Клавдия разглядывала чай в чашке и рассеянно болтала ложечкой. Себя она тоже не представляет матерью десяти детей. И пока никем не представляет — у неё пропало представление о самой себе. Какой станет через месяц? Раньше таких вопросов не возникало…
— Слушаю себя и думаю, — призналась она каким-то тусклым голосом, — «Что ты несёшь? Скажи ему: «Долго не задерживайся, через неделю-две жду тебя в Москве» — и будь счастлива!.. А что если: вы приезжаете, а у меня на уме: «Извините, у меня другие планы»? Конечно, вслух я такого я никогда не скажу. Что дальше? Я буду мучиться, вы будете мучиться: всё равно придётся расстаться. Только ещё болезненней и уже без восхищения друг другом, понимаете?.. С другой стороны: кто, если не вы?
Я поддержал Клавины сомнения сочувственным и многозначительным:
— Да уж…
— Ощущаю себя голой, — пожаловалась она, помолчав. — Знаете, в чём насмешка? Драматургия по сути — раздевание персонажей, обнажение их характеров. Я не подозревала, что писать пьесы — тоже социальный костюм. Думала — это часть меня. «Это же моё призвание!», «Это мой талант!» А это — всего лишь наряд. Он тебе нравится. Ты себе в нём очень нравишься. Естественно тебе хочется, чтобы люди видели тебя в нём и восхищались. А когда интерес вдруг исчезает… Имейте в виду, — она подняла взгляд на меня, — только вы можете видеть меня такой. Я даже родителям и бабуле ничего не скажу. Ближайшие полгода уж точно. Не проболтайтесь, пожалуйста.
— Интересно, как бы я мог это сделать, — усмехнулся я. — Не представляю, как можно появиться перед Клавдией Алексеевной и не провалиться сквозь пол.
— Как вы можете говорить такое про мою бабулю? — Клавины брови возмущённо сошлись у переносицы. — Как будто она прокурор какой-то! Неужели ещё не поняли: бабуля — добрейший человек? Я ей всё объясню, и она будет называть вас Ярославом, как будто никакого «Всеволода» и не было. Их отношения с вашим дедушкой пусть останутся между ними. Тем более никаких отношений давно нет. Не будем устраивать «Сагу о Форсайтах». Они — это они, мы — это мы.
— Спасибо вам за это, — я достал из внутреннего кармана пиджака вдвое сложенную телеграмму. — В любом случае, примите небольшой подарок.
— Что это? — она развернула бумагу, быстро взглянула на неё и подняла на меня слегка ошеломлённый взгляд: — Это та самая? Вы всё-таки их нашли, а мне вчера уши заплели?
Хотел сделать сюрприз.
— Как трогательно! И вам не жалко её отдавать? Вы же разбиваете коллекцию!

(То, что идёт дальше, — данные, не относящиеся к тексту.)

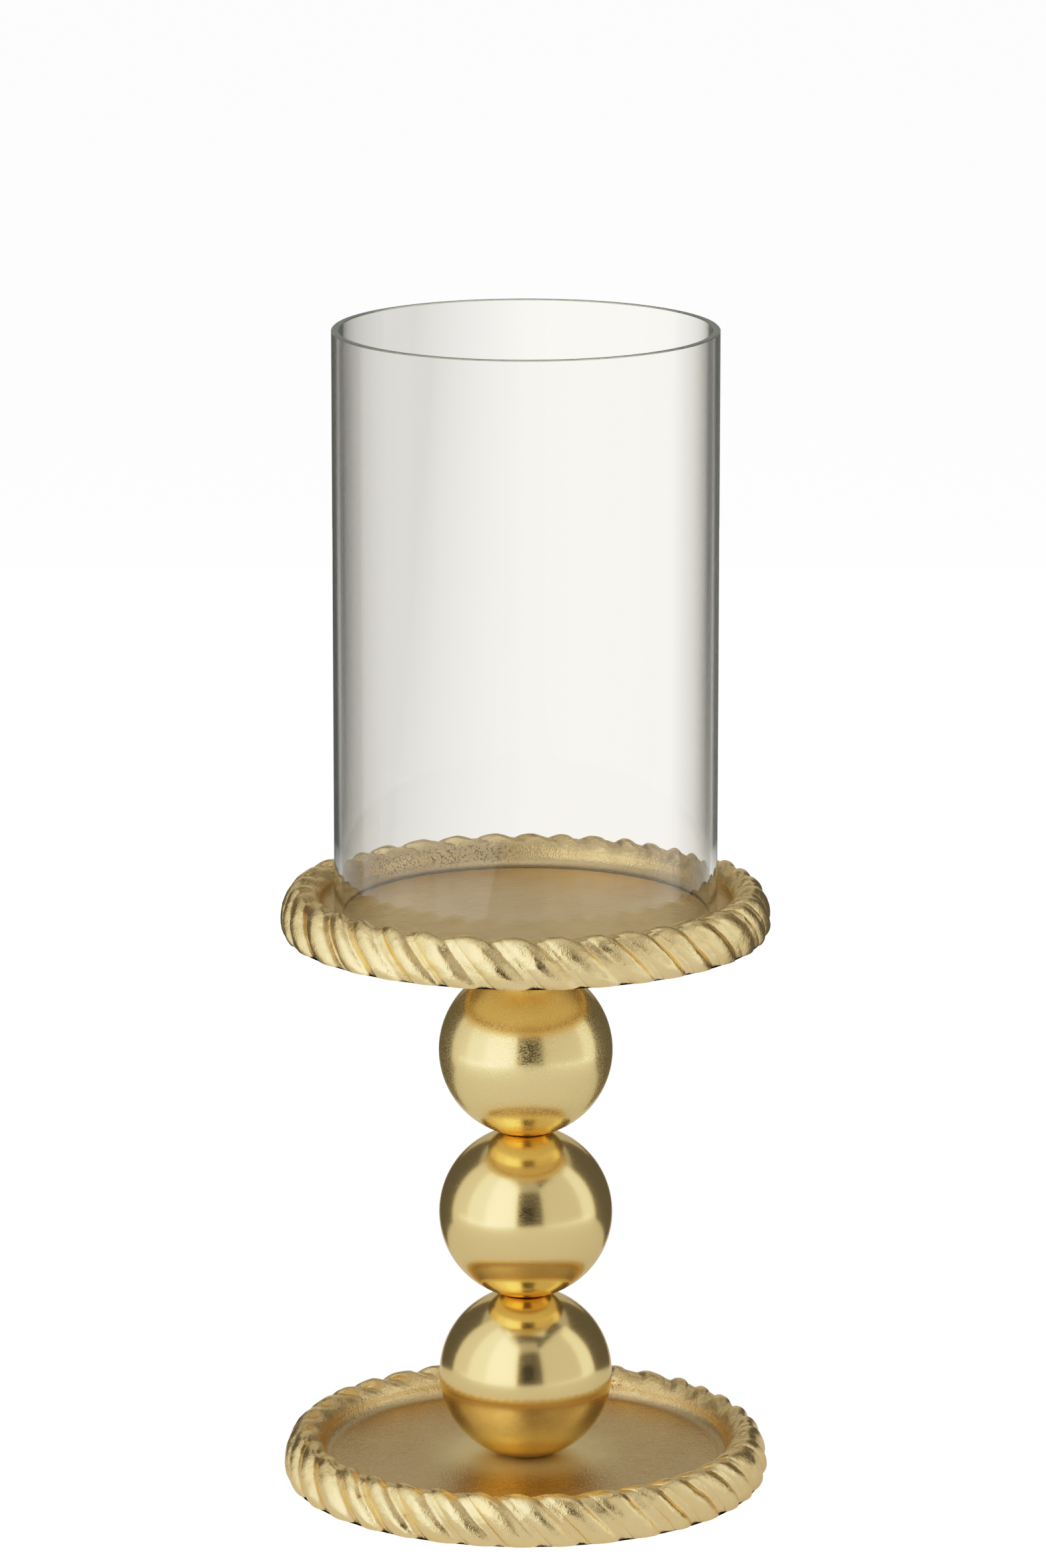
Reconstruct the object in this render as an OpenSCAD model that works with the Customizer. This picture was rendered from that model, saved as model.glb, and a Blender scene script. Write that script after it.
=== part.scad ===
// Pillar candle holder: an open glass cylinder standing in a rope-rimmed dish, on a column of
// three balls over a matching dish that is the base.
// Millimetres, +Z up. The origin is on the table, on the holder's axis.

/* [Glass] */
// Outer radius of the glass cylinder
glass_r = 70; // [60:0.5:80]
// Height of the glass cylinder
glass_h = 214.5; // [120:0.5:300]
// Thickness of the glass
glass_wall = 2.7; // [2:0.1:4]

/* [Dishes] */
// Height of a dish's floor above the flat underside of its rim
floor_z = 8.1; // [7.8:0.1:9]
// Thickness of a dish's floor
floor_t = 3.2; // [2.8:0.1:3.3]
// Radius of the fillet between a dish's floor and its inner wall
fillet_r = 4.6; // [4:0.1:5]
// Height of the hub under the candle dish, from its floor's underside to the top ball
hub_h = 18.7; // [17:0.1:30]
// Radius of the hub where it stands on the top ball
hub_r = 13; // [10:0.5:16]

/* [Rope rim] */
// Height of the rope's crest above the flat underside of the rim
rim_h = 17.6; // [17:0.1:19]
// Width of the rope inwards from its crest
rope_in = 6.5; // [6:0.1:7]
// Width of the rope outwards from its crest
rope_out = 8; // [7.5:0.1:9]
// Number of strands that show round the rim
strands = 36; // [24:1:44]
// Depth of the crease between two strands
crease_depth = 1.8; // [1:0.1:2.2]
// Angle that a strand advances round the dish from its inner to its outer end
strand_lean = 15; // [6:1:20]

/* [Balls] */
// Radius of a ball
ball_r = 32; // [28:0.5:36]
// Height of a ball between the small flats on which it stands and carries the next
ball_h = 61.7; // [54:0.1:71]
// Thickness of a ball's shell
ball_wall = 2.2; // [1.6:0.1:3]

/* [Rod and nut] */
// Radius of the threaded rod
rod_r = 3; // [2.5:0.1:3]
// Length of thread that is screwed into the hub
rod_grip = 13; // [8:0.5:14]
// Thickness of each washer under the base
washer_t = 1.6; // [1:0.1:1.6]
// Thickness of the nut
nut_t = 3.2; // [2.5:0.1:3.2]
// Width of the nut across its flats
nut_flats = 10; // [9:0.5:12]

/* [Feet] */
// Thickness of a foot
foot_t = 2; // [2:0.1:4]
// Radius of a foot
foot_r = 5; // [3:0.5:5]

/* [Hidden] */
$fn = 96;

// The glass stands on the flat floor with this much left before the fillet
seat_margin = 0.6;
floor_r = glass_r + seat_margin;
wall_r = floor_r + fillet_r;
crest_r = wall_r + rope_in;
// The section is shifted by this much so that the rope's inner ends sink into the dish's wall
rope_sink = 0.3;
under_z = floor_z - floor_t;

// Rope section, a chain of elliptical arcs: inner flank, outer flank and the tuck under the belly
belly_z = 4.8;
tuck_h = 8;
inner_arc_h = 5.6;
inner_angle = 175;
outer_angle = -asin(belly_z / tuck_h);
rope_rows = 8;
strand_columns = 4;
// Foot of the rim: the flat ring that the feet are stuck to, and the recess wall inside it
ring_in_r = floor_r + 0.4;

// Heights of the column, from the table up
base_z = foot_t;
ball_z = [for (i = [0:2]) base_z + floor_z + ball_h * (i + 0.5)];
hub_z = base_z + floor_z + 3 * ball_h;
candle_z = hub_z + hub_h - under_z;
glass_z = candle_z + floor_z;
washer_z = base_z + under_z - washer_t;
lock_z = washer_z - washer_t;
nut_z = lock_z - nut_t;
rod_z = nut_z + 0.1;
rod_top_z = hub_z + rod_grip;

thread_gap = 0.05;
hole_gap = 0.3;
hub_hole_depth = 15.5;
edge = 0.4;
feet_r = ring_in_r + 1 + foot_r;

glass_colour = [0.86, 0.89, 0.86, 0.4];
gilt_colour = [0.85, 0.74, 0.50];
ball_colour = [0.84, 0.68, 0.33];
zinc_colour = [0.72, 0.72, 0.70];
felt_colour = [0.20, 0.17, 0.14];

// ---- The rope rim, one ring with a flat underside ----

// Relief across a strand, an arc from crease to crease: 0 on its crown, 1 in the crease
function relief(c) =
    let (across = 2 * (c % strand_columns) / strand_columns - 1)
    1 - sqrt(1 - pow(across, 2));

function row_angle(k) = inner_angle + (outer_angle - inner_angle) * k / rope_rows;

// Radius and height of the rope's surface at section angle a, with the surface sunk by depth d
function rope_point(a, d) =
    a > 90 ? [crest_r + (rope_in - rope_sink - d) * cos(a), rim_h - inner_arc_h + (inner_arc_h - d) * sin(a)]
    : a > 0 ? [crest_r + (rope_out - d) * cos(a), belly_z + (rim_h - belly_z - d) * sin(a)]
    : [crest_r + (rope_out - d) * cos(a), belly_z + tuck_h * sin(a)];

function ring_point(k, c) =
    let (
        lean = strand_lean * min(k, rope_rows) / rope_rows,
        turn = 360 * c / (strands * strand_columns) + (k > rope_rows ? 0 : lean),
        rz = k <= rope_rows ? rope_point(row_angle(k), crease_depth * relief(c))
            : k == rope_rows + 1 ? [ring_in_r, 0]
            : k == rope_rows + 2 ? [ring_in_r, under_z + 1]
            : [crest_r - rope_in / 2 - 1, floor_z + 3]
    )
    [rz[0] * cos(turn), rz[0] * sin(turn), rz[1]];

module rope_ring() {
    rows = rope_rows + 4;
    columns = strands * strand_columns;
    points = [for (k = [0:rows - 1], c = [0:columns - 1]) ring_point(k, c)];
    function at(k, c) = (k % rows) * columns + c % columns;
    faces = [
        for (k = [0:rows - 1], c = [0:columns - 1])
            each [
                [at(k, c), at(k + 1, c + 1), at(k + 1, c)],
                [at(k, c), at(k, c + 1), at(k + 1, c + 1)]
            ]
    ];
    polyhedron(points, faces);
}

// ---- The two castings ----

// Half section of the dish: floor, fillet and the low wall that the strands grow out of
module dish_section() {
    wall_top = rim_h - 3.6;
    hidden_r = crest_r - 1.7;
    polygon([
        [0, under_z], [hidden_r, under_z], [hidden_r, wall_top - 2], [wall_r + 0.8, wall_top],
        [wall_r, floor_z + fillet_r], [wall_r, floor_z], [0, floor_z]
    ]);
    difference() {
        translate([floor_r, floor_z]) square(fillet_r);
        translate([floor_r, floor_z + fillet_r]) circle(fillet_r);
    }
}

module dish() {
    rope_ring();
    rotate_extrude() dish_section();
}

// Half section of the hub, flared where it joins the floor
module hub_section() {
    flare_r = 8;
    square([hub_r, hub_h + floor_t / 2]);
    difference() {
        translate([hub_r, hub_h - flare_r]) square(flare_r);
        translate([hub_r + flare_r, hub_h - flare_r]) circle(flare_r);
    }
}

module candle_plate() {
    color(gilt_colour)
    difference() {
        union() {
            translate([0, 0, candle_z]) dish();
            translate([0, 0, hub_z]) rotate_extrude() hub_section();
        }
        translate([0, 0, hub_z - 1]) cylinder(r = rod_r + thread_gap, h = hub_hole_depth + 1);
    }
}

module base_plate() {
    color(gilt_colour)
    translate([0, 0, base_z])
    difference() {
        dish();
        translate([0, 0, -1]) cylinder(r = rod_r + hole_gap, h = rim_h);
    }
}

// ---- The glass ----

module glass_cylinder() {
    inner_r = glass_r - glass_wall;
    color(glass_colour)
    translate([0, 0, glass_z])
    rotate_extrude()
    polygon([
        [inner_r + edge, 0], [glass_r - edge, 0], [glass_r, edge], [glass_r, glass_h - edge],
        [glass_r - edge, glass_h], [inner_r + edge, glass_h], [inner_r, glass_h - edge], [inner_r, edge]
    ]);
}

// ---- The balls, hollow, with a small flat and a hole at each end ----

module ball(z) {
    color(ball_colour)
    translate([0, 0, z])
    difference() {
        intersection() {
            sphere(ball_r);
            cube([2 * ball_r, 2 * ball_r, ball_h], center = true);
        }
        sphere(ball_r - ball_wall);
        cylinder(r = rod_r + hole_gap, h = 2 * ball_r, center = true);
    }
}

module ball_upper() { ball(ball_z[2]); }
module ball_middle() { ball(ball_z[1]); }
module ball_lower() { ball(ball_z[0]); }

// ---- The rod that draws the column together, and what holds it under the base ----

module threaded_rod() {
    chamfer = 0.8;
    color(zinc_colour)
    translate([0, 0, rod_z])
    rotate_extrude()
    polygon([
        [0, 0], [rod_r - chamfer, 0], [rod_r, chamfer], [rod_r, rod_top_z - rod_z - chamfer],
        [rod_r - chamfer, rod_top_z - rod_z], [0, rod_top_z - rod_z]
    ]);
}

module washer(z, outer_r, inner_r) {
    translate([0, 0, z])
    difference() {
        cylinder(r = outer_r, h = washer_t);
        translate([0, 0, -1]) cylinder(r = inner_r, h = washer_t + 2);
    }
}

module base_washer() {
    color(zinc_colour) washer(washer_z, 3 * rod_r, rod_r + 0.2);
}

// A split spring washer, pressed flat
module lock_washer() {
    slit = 0.8;
    color(zinc_colour)
    difference() {
        washer(lock_z, 1.95 * rod_r, rod_r + 0.1);
        translate([0, -slit / 2, lock_z - 1]) rotate([0, 0, 20]) cube([3 * rod_r, slit, washer_t + 2]);
    }
}

module base_nut() {
    corner_r = nut_flats / 2 / cos(30);
    chamfer = 0.5;
    color(zinc_colour)
    translate([0, 0, nut_z])
    difference() {
        intersection() {
            cylinder(r = corner_r, h = nut_t, $fn = 6);
            rotate_extrude()
            polygon([
                [0, 0], [corner_r - 2 * chamfer, 0], [corner_r, chamfer], [corner_r, nut_t - chamfer],
                [corner_r - 2 * chamfer, nut_t], [0, nut_t]
            ]);
        }
        translate([0, 0, -1]) cylinder(r = rod_r + thread_gap, h = nut_t + 2);
    }
}

// ---- The feet, felt discs stuck under the rim ----

module foot(quarter) {
    color(felt_colour)
    rotate([0, 0, 45 + 90 * quarter])
    translate([feet_r, 0, 0])
    rotate_extrude()
    polygon([
        [0, 0], [foot_r - edge, 0], [foot_r, edge], [foot_r, foot_t], [0, foot_t]
    ]);
}

module base_foot_1() { foot(0); }
module base_foot_2() { foot(1); }
module base_foot_3() { foot(2); }
module base_foot_4() { foot(3); }

glass_cylinder();
candle_plate();
ball_upper();
ball_middle();
ball_lower();
base_plate();
threaded_rod();
base_washer();
lock_washer();
base_nut();
base_foot_1();
base_foot_2();
base_foot_3();
base_foot_4();
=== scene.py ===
import math

import bpy
import numpy as np
from mathutils import Matrix, Vector


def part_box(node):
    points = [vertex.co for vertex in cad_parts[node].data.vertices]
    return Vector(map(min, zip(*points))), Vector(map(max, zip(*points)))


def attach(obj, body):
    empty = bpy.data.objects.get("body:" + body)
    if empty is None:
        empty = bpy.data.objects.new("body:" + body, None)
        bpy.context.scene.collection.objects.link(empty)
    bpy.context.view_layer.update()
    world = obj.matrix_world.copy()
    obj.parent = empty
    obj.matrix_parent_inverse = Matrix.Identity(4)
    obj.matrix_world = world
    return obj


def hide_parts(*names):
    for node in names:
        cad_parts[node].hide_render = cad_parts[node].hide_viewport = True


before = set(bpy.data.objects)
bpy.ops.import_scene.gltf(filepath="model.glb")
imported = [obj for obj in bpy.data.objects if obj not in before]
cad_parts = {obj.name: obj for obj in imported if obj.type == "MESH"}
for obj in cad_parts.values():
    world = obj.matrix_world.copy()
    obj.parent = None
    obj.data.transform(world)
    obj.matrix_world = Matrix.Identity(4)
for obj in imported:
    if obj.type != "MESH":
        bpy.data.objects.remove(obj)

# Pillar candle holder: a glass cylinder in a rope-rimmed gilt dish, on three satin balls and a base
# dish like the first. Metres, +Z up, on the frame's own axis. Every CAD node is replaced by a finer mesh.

MM = 0.001
TURN = 2 * math.pi
GOLD_TINT = (0.98, 0.88, 0.70, 1)
PALE = (1, 1, 0.995, 1)
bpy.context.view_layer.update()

# ---- Sizes, those of the CAD model. Heights are above a dish's flat underside. ----

GLASS_LOW, GLASS_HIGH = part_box("glass_cylinder")
GLASS_R = GLASS_HIGH.x
GLASS_WALL = 2.7 * MM
FLOOR_Z = 8.1 * MM
FLOOR_T = 3.2 * MM
FILLET_R = 4.6 * MM
FLOOR_R = GLASS_R + 0.6 * MM
WALL_R = FLOOR_R + FILLET_R
RIM_H = 17.6 * MM
ROPE_IN = 6.5 * MM
ROPE_OUT = 8 * MM
ROPE_SINK = 0.3 * MM
CREST_R = WALL_R + ROPE_IN
INNER_ARC_H = 5.6 * MM
BELLY_Z = 4.8 * MM
TUCK_H = 8 * MM
RING_IN_R = FLOOR_R + 0.4 * MM
UNDER_Z = FLOOR_Z - FLOOR_T
HUB_R = 13 * MM
HUB_FLARE_R = 8 * MM
BORE_R = 3.05 * MM
BORE_DEPTH = 15.5 * MM
HOLE_R = 3.3 * MM
BALL_R = 32 * MM
BALL_WALL = 2.2 * MM
THREAD_PITCH = 1 * MM
THREAD_DEPTH = 0.5 * MM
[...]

Я ответил: любую телеграмму можно использовать только один раз, а этой повезло сослужить службу дважды. Так что она, можно сказать, счастливица среди телеграмм.
— И, знаете, что? Для любого человека здесь — ничего не говорящий набор из семи слов. А для вас в этих семи словах — целая история. Или, если хотите, целая пьеса. Так что — читайте и перечитывайте.
— «Благородство, — прочла она вслух, — инфантильность, индивидуум, атом, клепсидра, трагедия, фарс». Ха! Вы в семь лет не знали, что такое благородство?
— Не уверен, что и сейчас хорошо знаю. Так же, как про аппроксимацию и экзистенциализм. Помните, как я ловко вывернулся, когда вы о них спросили? Да ещё назвал вас Деми Мургом?..
Разговор малодушно свернул в ностальгическое веселье — ко всей истории нашего знакомства, от моего первого появления в квартире Вагантовых до прогулок по Москве и ночей Спектакля. Как участники только что отгремевшей кампании, мы вспоминали, как нас посещали догадки, и где поджидали разочарования, подтрунивали сами над собой и друг над другом, и когда объявили посадку на московский рейс, статус наших отношений так и остался неясным. То ли продолжаем быть вместе, то ли уже нет.
— Ну, что, — спросила моя любовь перед зоной пограничного контроля, — кавычки закрываются?